Department of Mechanical Engineering, University of St. Thomas, St. Paul, MN 55105, USA

Special Issues: Magnetic Responsive Soft Materials

Magnetorheological elastomers (MREs) are unique smart materials of high elasticity and magnetic susceptibility. MREs are prominent for the high degree of mechanical deformation or changes in stiffness that can be induced by applying magnetic fields. While most MREs are made with thermoset elastomers, this research focuses on the development and testing of a thermoplastic magnetic elastomer for potential use as fused filament fabrication (FFF) filament. FFF, also known as 3D printing, is an additive manufacturing technique that consists of 1D viscous thermoplastic extrusions that create 2D layers that build up to a 3D part.
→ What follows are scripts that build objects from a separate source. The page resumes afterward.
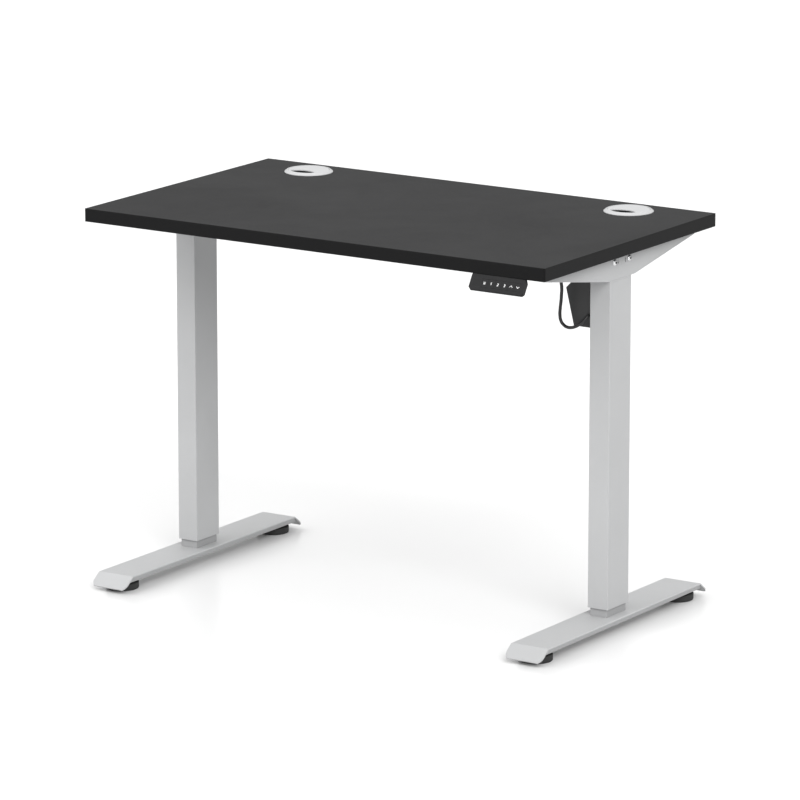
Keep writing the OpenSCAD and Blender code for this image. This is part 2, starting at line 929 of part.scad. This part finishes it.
shaft_gear(case_x[2]);  // shaft_gear_motor
motor();
motor_spindle();
motor_gear();
motor_cover();
motor_gland();
motor_cable();
control_box();
mains_inlet();
handset();
handset_display();
key(0);  // key_memory
key(1);  // key_one
key(2);  // key_two
key(3);  // key_three
key(4);  // key_up
key(5);  // key_down
foot(-1);  // foot_left
foot(1);  // foot_right
foot_bolts(-1);  // foot_bolts_left
foot_bolts(1);  // foot_bolts_right
glide(-1, -1);  // glide_front_left
glide(1, -1);  // glide_front_right
glide(-1, 1);  // glide_back_left
glide(1, 1);  // glide_back_right
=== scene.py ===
"""Height adjustable standing desk: looks, floor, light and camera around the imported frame."""

import json
import math

import bmesh
import bpy
from mathutils import Matrix, Vector


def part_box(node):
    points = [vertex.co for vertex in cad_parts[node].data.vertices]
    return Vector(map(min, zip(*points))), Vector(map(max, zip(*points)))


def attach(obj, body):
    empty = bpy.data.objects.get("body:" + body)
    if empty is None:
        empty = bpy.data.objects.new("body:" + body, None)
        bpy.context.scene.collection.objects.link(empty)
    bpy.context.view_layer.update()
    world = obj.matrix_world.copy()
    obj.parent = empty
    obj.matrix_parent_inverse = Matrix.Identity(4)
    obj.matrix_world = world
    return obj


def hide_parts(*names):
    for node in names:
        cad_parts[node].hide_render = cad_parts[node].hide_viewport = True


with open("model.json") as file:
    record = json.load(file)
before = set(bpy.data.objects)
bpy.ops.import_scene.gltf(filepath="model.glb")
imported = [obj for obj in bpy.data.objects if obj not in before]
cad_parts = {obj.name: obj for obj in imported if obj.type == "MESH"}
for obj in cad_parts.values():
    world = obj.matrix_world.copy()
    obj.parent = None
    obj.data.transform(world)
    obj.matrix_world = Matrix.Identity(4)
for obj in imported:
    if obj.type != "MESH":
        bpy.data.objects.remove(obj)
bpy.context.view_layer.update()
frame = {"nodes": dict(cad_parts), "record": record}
nodes = frame["nodes"]
record = frame["record"]

MM = 0.001
SLOT_OF = {part["node"]: part["material_slot"] for part in record["subparts"]}
# The inner tubes take a darker copy of the frame paint: painted shade for where they stand under the outer
# tubes and above the feet.
LOOK_OF = {**SLOT_OF, "inner_tube_left": "frame_paint_shaded", "inner_tube_right": "frame_paint_shaded"}
BODY_OF = {
    node: body
    for body, members in record["behaviour"]["bodies"].items()
    for node in members
}

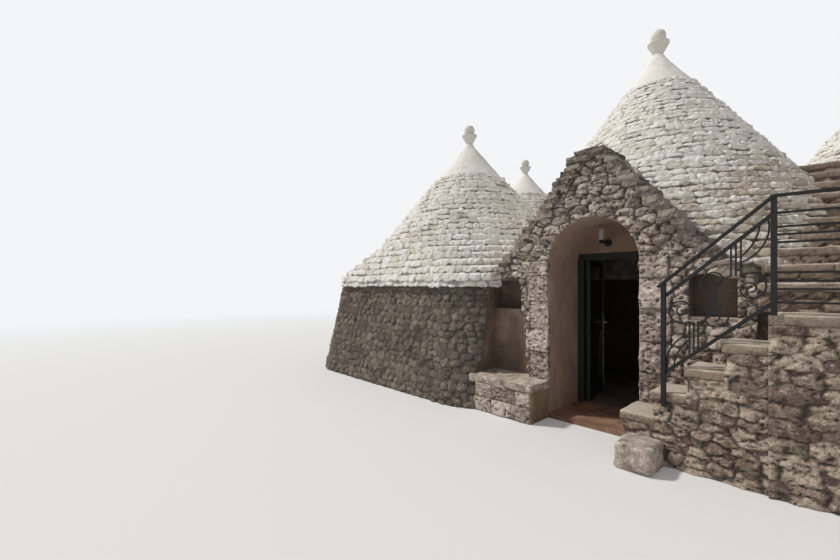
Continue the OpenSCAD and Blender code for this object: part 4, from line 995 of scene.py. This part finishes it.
# The saddle roof between the gable and the main cone: the same washed slabs, in short courses
# that run back from the gable and step up its two slopes.
SADDLE_FRONT, SADDLE_RUN, SADDLE_COURSES = 0.372, 1.15, 18
SADDLE_LENGTHS = (0.09, 0.30)
SADDLE_INTO_CONE = 0.10
SADDLE_BARE = 0.12
rng = np.random.default_rng(61)
saddle = Courses()
saddle_feet = np.linspace(GABLE_LOW, GABLE_TOP - SADDLE_DROP, SADDLE_COURSES + 1)
for side in (-1, 1):
    for low, high in zip(saddle_feet[:-1], saddle_feet[1:]):
        half = GABLE_HALF - (low + SADDLE_DROP - GABLE_LOW) * gable_lean
        along, outs, ups, tone, shade_share = lay_course(
            rng, SADDLE_RUN, round(SADDLE_RUN / FINE_COLUMN), SADDLE_LENGTHS, low, high,
            (high - low) * gable_lean, COURSE_OUT)
        depth = SADDLE_FRONT + (along if side > 0 else SADDLE_RUN - along)
        points = np.stack([side * (half + outs), depth + 0 * outs, ups], axis=2)
        x, y, z = points[3].T
        buried = main.pitch * (main.apex - z) - np.hypot(x - main.x, y - main.y)
        saddle.add(points, False, buried < SADDLE_INTO_CONE, tone, shade_share)
saddle.piece("saddle_slabs", lambda p: np.full(len(p), SADDLE_BARE))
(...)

This method of creating parts produces underlying anisotropies which can be tuned to control the properties of the final part. Our thermoplastic magnetic elastomer was created utilizing solvent casting techniques to disperse isotropic magnetic particulate within a thermoplastic polyurethane matrix. Samples were created spanning two different magnetic particulate types (<150 µm iron (Fe) & 2–4 µm magnetite (Fe3O4)) and each with three different particulate loadings (20, 30, 40 wt%). The material was then extruded into FFF filaments with a Filastruder. Mechanical stress vs. strain curves of the extruded filaments were obtained using an MTS tensile tester. Magnetic hysteresis loops were acquired with a vibrating sample magnetometer (VSM). The analogous pure polyurethane filaments were also extruded and tested as a control. Our testing indeed shows that altering the magnetic particulate type and weight percentage impacts both the magnetic and mechanical properties of the overall material. In general, the filament samples with iron particulate had higher diametric consistency and were more compliant than those with magnetite particulate. Additionally, samples with magnetite had higher magnetic susceptibility and coercivity but lower saturation magnetization than those with iron. Lastly, increasing particulate percentage increases both the mechanical stiffness and saturation magnetization of the samples, as expected.